La clave del éxito de la derecha española desatada, sea Vox, sea Ayuso, es que son al mismo tiempo rey y bufón. En el antiguo paradigma, los conservadores se hacían pasar por gente seria y moderada mientras la progresía tenía reservado el papel de contrapeso irreverente, los provocadores que señalaban las contradicciones de los señoritos diciendo verdades incómodas en voz alta. Pero la historia reciente ha demostrado que los comediantes preferían cobrar del rey que cortarle la cabeza. En consecuencia, la ironía a través de la cual la izquierda o el independentismo articulaban su superioridad moral ha dejado de tener gracia. La presidenta dice que está orgullosa de que Madrid vaya desnuda; los poderes fácticos ríen con ella y la oposición se ha quedado sin chistes.

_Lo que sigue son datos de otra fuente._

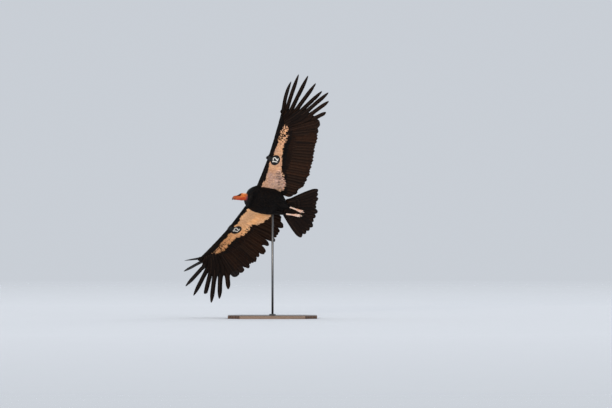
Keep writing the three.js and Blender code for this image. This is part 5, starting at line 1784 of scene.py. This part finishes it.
def floor():
    """A wide pale floor that fades out far from the stand."""
    paint = Paint("pale_floor", Roughness=0.85, Specular_IOR_Level=0.1)
    material = paint.finish(paint.mix(paint.noise(3.0, 3.0), FLOOR_GREY, FLOOR_PALE))
    share = paint.range(paint.length(paint.place()), *FLOOR_FADE)
    clear = paint.node("BsdfTransparent")
    fade = paint.node("MixShader", None, i0=share, i1=paint.shader.outputs[0], i2=clear)
    paint.tree.links.new(fade, paint.tree.nodes["Material Output"].inputs["Surface"])
    turn = circle(64)[None]
    radius = np.array(FLOOR_RINGS)[:, None] / MM
    points = np.stack([radius * np.cos(turn), radius * np.sin(turn), -FLOOR_DROP + 0 * radius * turn], -1)
    parts = Parts()
    parts.add(points.reshape(-1, 3), [grid_faces(len(radius), 64)])
    parts.mesh("floor", material, True)


def studio():
    """A pale room and soft far lights that shine towards its middle."""
    world = bpy.data.worlds.new("pale_room")
    world.use_nodes = True
    background = world.node_tree.nodes["Background"]
    background.inputs["Color"].default_value = ROOM["colour"]
    background.inputs["Strength"].default_value = ROOM["strength"]
    scene = bpy.context.scene
    scene.world = world
    scene.view_settings.view_transform = "Standard"
    for name, (place, strength, softness, colour) in LIGHTS.items():
        data = bpy.data.lights.new(name, "SUN")
        data.energy = strength
        data.angle = math.radians(softness)
        data.color = colour
        item = bpy.data.objects.new(name, data)
        item.rotation_euler = mathutils.Vector(place).to_track_quat("Z", "Y").to_euler()
        scene.collection.objects.link(item)


# Assembly

def build():
    camera()
    studio()
    floor()
    skin(skin_paint())
    horn = bill_paint()
    beak("beak_upper", "bill_upper", UPPER_BILL_ROWS, horn)
    beak("beak_lower", "bill_lower", LOWER_BILL_ROWS, horn)
    body, flight, eye, claw = small_feather_paint(), flight_paint(), eye_paint(), claw_paint()
    plate = tag_paint("tag_plate", PLATE_BLACK, PLATE_SCUFF)
    ink = tag_paint("tag_number", INK_WHITE, INK_SCUFF)
    for side in SIDES:
        eyeball(side, eye)
        talons(side, claw)
        flight_feathers(side, flight)
        arm_coat(side, 1, body)
        arm_coat(side, -1, body)
        axillaries(side, body)
        thigh_coat(side, body)
        tag(side, plate, ink)
    tail_feathers(flight)
    trunk_coat(body)
    ruff(body)
    face_bristles(body)
    stand(board_paint(), steel_paint())


build()
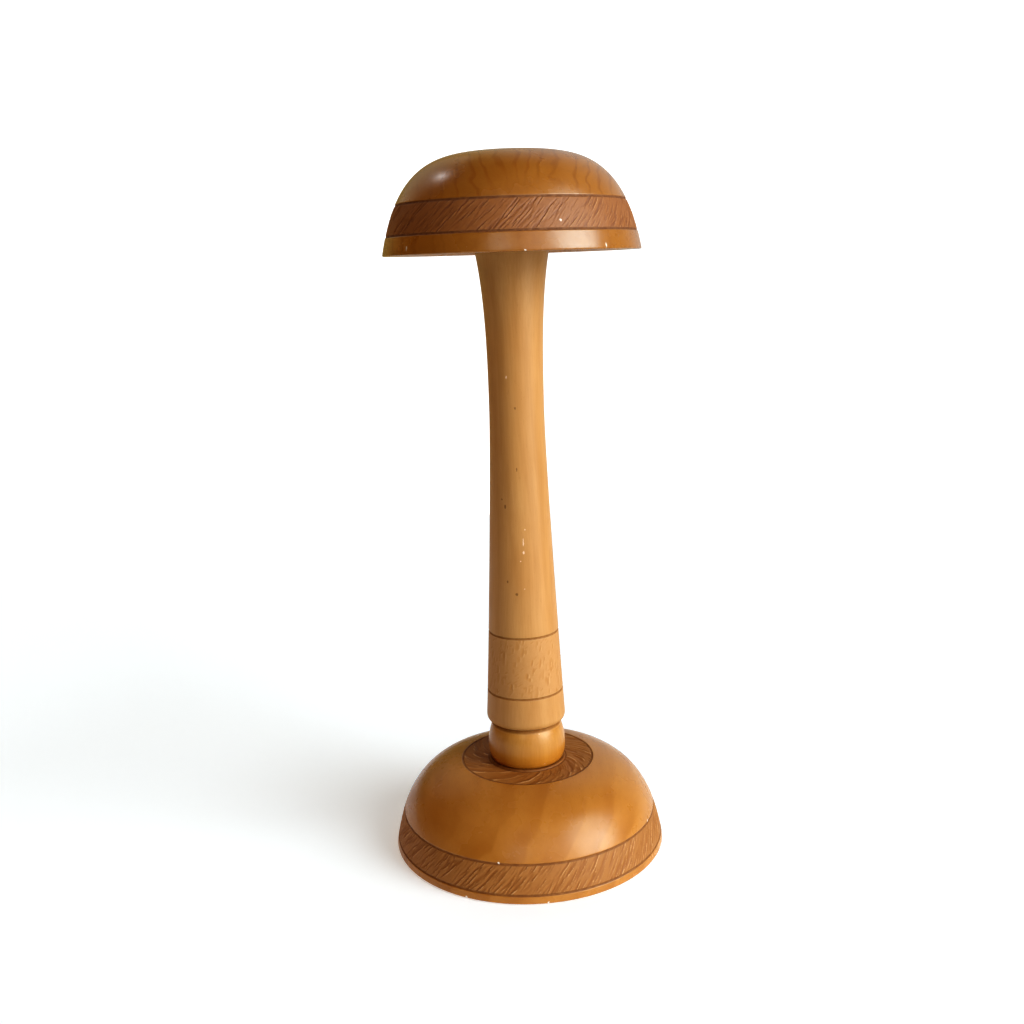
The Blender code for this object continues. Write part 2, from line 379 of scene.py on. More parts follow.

El desacomplejamiento de la derecha madrileña produce una hegemonía de hierro porque hace explícita una lógica política implícita que beneficia determinados madrileños. Que el postprocesismo y las izquierdas solo sepan reclamar un retorno a la vieja dialéctica reformista después de haber demostrado que no están dispuestos a hacer frente si la derecha llega hasta el final, tanto económica como territorialmente, ayuda a entender la sensación de cartón piedra que da todo últimamente. Este panorama gris, sin embargo, podría tener una deriva irónica: si la derecha se relaja tanto que deja de esconder lo absurdo de su modelo de España y la crudeza destapa cada día más el vacío de las alternativas, los ciudadanos que resultan perjudicados, que son la inmensísima mayoría, quizás miren el agujero negro por primera vez tan directamente que empiecen a hacerse preguntas peligrosas, las preguntas que nunca se habrían hecho como espectadores del viejo teatro autonomista. Los antiguos manuales de guerra desaconsejan ganar demasiado descaradamente.